A minor nuisance from birth, Agate developed into a real pain in the ass in her formative years. At different times she tormented her adoptive dad by swinging from lamp shades, breaking a porcelain antique lamp, interrupting his pizza consumption and bringing live mice into the house. Each time he forgave those transgressions when Agate would climb onto his lap and begin to purr.

Agate worried Roselee and Madison during her first four or five years by disappearing for a day or two at a time then returning as if nothing happened. It is still not known where she went during those periods. She was also known to occasionally race up a huge pine tree in the front yard and reach a height so far from the ground she became afraid to move and would then meow for hours before eventually crawling down. Eventually, Madison ended this practice by having the tree removed.

She was a constant companion for Madison on the front porch where he used to go and light up a cigarette in the days when he still did such things. She seemed to enjoy second-hand smoke. On one occasion, she brought a live bird to the front porch and dumped it at Madison’s feet. When the bird flew away, Agate seemed shocked by this development.
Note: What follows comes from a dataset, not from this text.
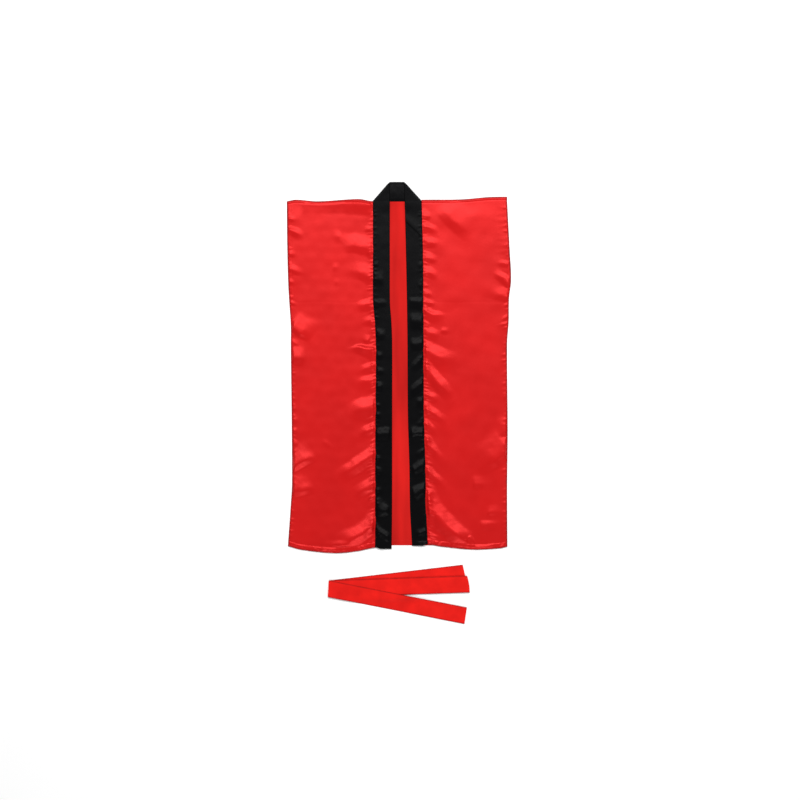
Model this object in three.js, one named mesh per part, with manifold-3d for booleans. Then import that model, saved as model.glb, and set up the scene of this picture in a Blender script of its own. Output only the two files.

In 2007, after surviving five hurricanes, Agate moved with the Papandrea-Taylors to a new home in Burlington. It was a difficult adjustment but Agate soon found her groove and developed into a pain in the ass worthy of professional status. She frequently jumped the large privacy fence in the back yard and would spend hours in the woods before returning at odd hours. She also developed an irritating habit of meowing incessantly and usually for no reason at all. She was especially adept at doing so at 4 a.m.

Agate never worked a day in her life, slept like a teenager, hated all music and lived in mortal terror of the vacuum cleaner and lawnmower until she became deaf in her final few months. She was a holistic healer who could make human beings feel better just by sitting upon them. She ate kibble with her paw. She usually refrained from playing with cat toys, but did enjoy batting around plastic mice as if they were hockey pucks. Roselee and Madison will likely find those in dark or covered corners of their home for the next few years. She didn’t care much for strangers but grew friendlier to house guests in her declining years.

She was known above all for having a sweet disposition and enjoying the company of Roselee and Madison.

She was a member of no known civic or fraternal organizations and eschewed public education for home schooling. Her hobbies included eating tuna and making sure no one in the house got more sleep than she did. She also enjoyed first sitting on Roselee’s lap, then moving to Madison’s lap before going to Roselee’s lap again. She could go back and forth like this for hours.

Survivors include her adoptive parents of the home who will miss her terribly.

A private celebration of Agate’s life will be held.

In lieu of memorials, the family requests that folks be kind to animals, even when they’re a pain in the … well, you know where.

RIP Agate. You were a damned good cat.